Ismarth sugeriu que fosse feita a “infiltração de um elemento da Brigada na área da Missão Salesiana de São Marcos [MT]. Para não despertar suspeitas, o mesmo portaria uma carteira funcional de servidor da Funai”.

Dias depois, o general respondeu que concordava com a infiltração e encomendou a missão secreta a uma seção do Exército em Aragarças (GO).

Localizado pela Folha em Fortaleza (CE), o general-de-divisão reformado Torres de Melo, 84, disse não se lembrar desses papéis. “Eu me dava bem com a igreja. Não me lembro de nenhum problema na época.” Entre 1974 e 1977, Melo comandou a Polícia Militar de São Paulo, na gestão do secretário de Segurança Pública Erasmo Dias.

Às vezes o general Ismarth usava seu poder de veto em simples retaliação às críticas públicas feitas pelos missionários contra o governo. Num bilhete de 1976, por exemplo, o general despachou no canto de um pedido de entrada de um padre a uma aldeia do Amazonas: “As críticas que o Cimi, por intermédio do padre Egydio [Schwade], vem fazendo ao governo e à Funai não permitem que o pedido seja atendido”.

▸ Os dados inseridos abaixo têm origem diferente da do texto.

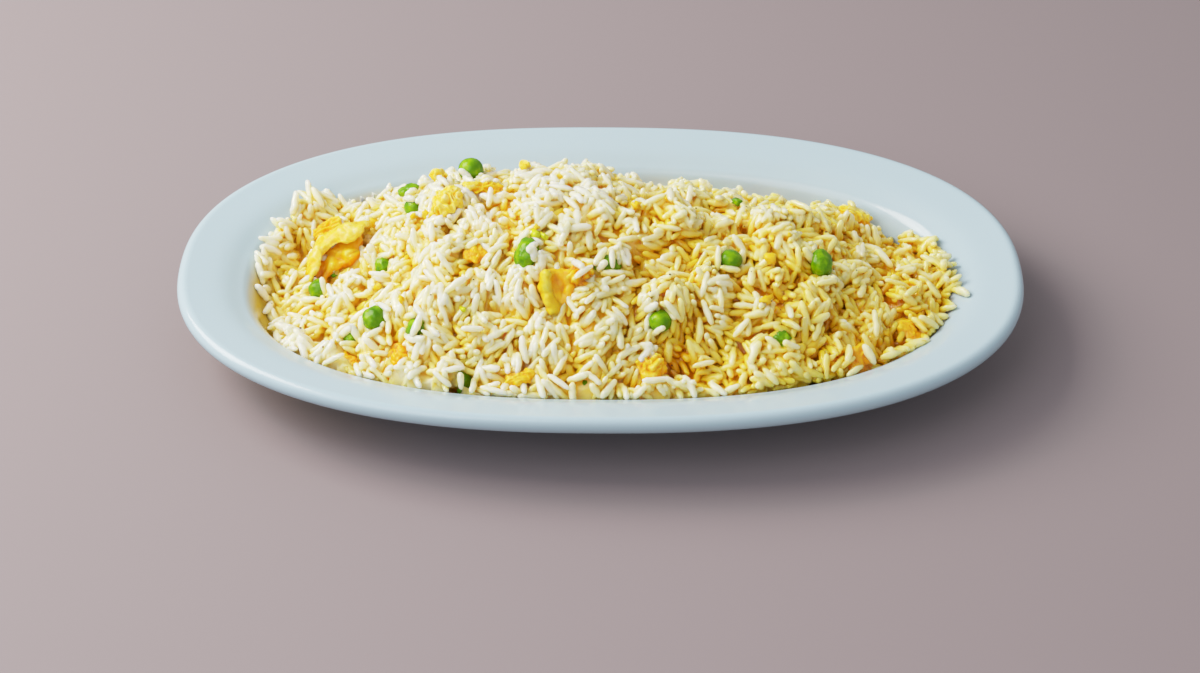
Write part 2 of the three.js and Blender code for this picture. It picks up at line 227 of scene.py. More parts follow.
# ---- peas, egg and crumbs ----
# Each pea: how wrinkled it is, how deep a groove it has, where its top is cut, and how much
# wider and taller it is, seen from the front.
PEA_FORMS = {
    "pea_01": (0.015, 0, 1, 1, 1),
    "pea_02": (0.05, 0.2, 0.3, 1.1, 1), "pea_03": (0.03, 0, 1, 1.05, 1),
    "pea_04": (0.07, 0.24, 1, 0.95, 1.25), "pea_05": (0.04, 0, 1, 1.2, 0.9),
    "pea_06": (0.03, 0, 1, 1.05, 0.95), "pea_07": (0.07, 0.1, 1, 0.86, 1.16),
    "pea_08": (0.03, 0, 1, 1, 0.95), "pea_09": (0.25, 0.25, 1, 1, 1),
    "pea_10": (0.02, 0, 1, 1.1, 1.1), "pea_11": (0.06, 0, 1, 1.1, 1.1),
    "pea_12": (0.07, 0.05, 1, 1.02, 1.08), "pea_13": (0.06, 0, 1, 1, 1.1),
    "pea_14": (0.12, 0.1, 1, 1, 1), "pea_15": (0.09, 0.1, 1, 1, 1),
    "pea_16": (0.12, 0, 1, 1, 1),
}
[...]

Em outro bilhete, respondeu a um funcionário que queria saber se a Funai fora chamada para uma reunião com o Cimi: “A Funai não foi comunicada e mesmo que tivesse [sido], não participaria de reunião do Cimi, face as características de que as mesmas se revestem de ataques ao governo”.

Vigilância

Ismarth era sempre informado pela ASI sobre as ações do Cimi. Em resposta, disparava telegramas. Em março de 1978, orientou: “Esta presidência tomou conhecimento de que o padre [do Cimi] Dionísio Egon Heck dirigiu-se a esse Estado a fim de manter contatos com índios dessa região, seja para agitá-los, seja para participação [informá-los] sobre problemas no sul do país. Determinar a todos os PIs [postos indígenas] estreita vigilância, impedindo ingresso do mesmo a qualquer área. Em caso de recalcitrância, acionar autoridades”.

As perseguições da Funai se estendiam aos índios que aceitavam conversar com os missionários. Em 1976, ao ser informado de que a cúpula do Cimi estava reunida em Rio Branco (AC), Ismarth datilografou carta confidencial ao chefe da ASI. “A reunião está tendo caráter sigiloso e, apesar da vigilância da Funai, o Cimi conseguiu arrebanhar dois índios do rio Purus (…). Os órgãos de segurança: Polícia Federal, SNI e do próprio Estado estão atentos. (….) Ao término da reunião, será tentado deter os índios e conseguir que os mesmos informem os assuntos tratados e a orientação dada pelo Cimi.”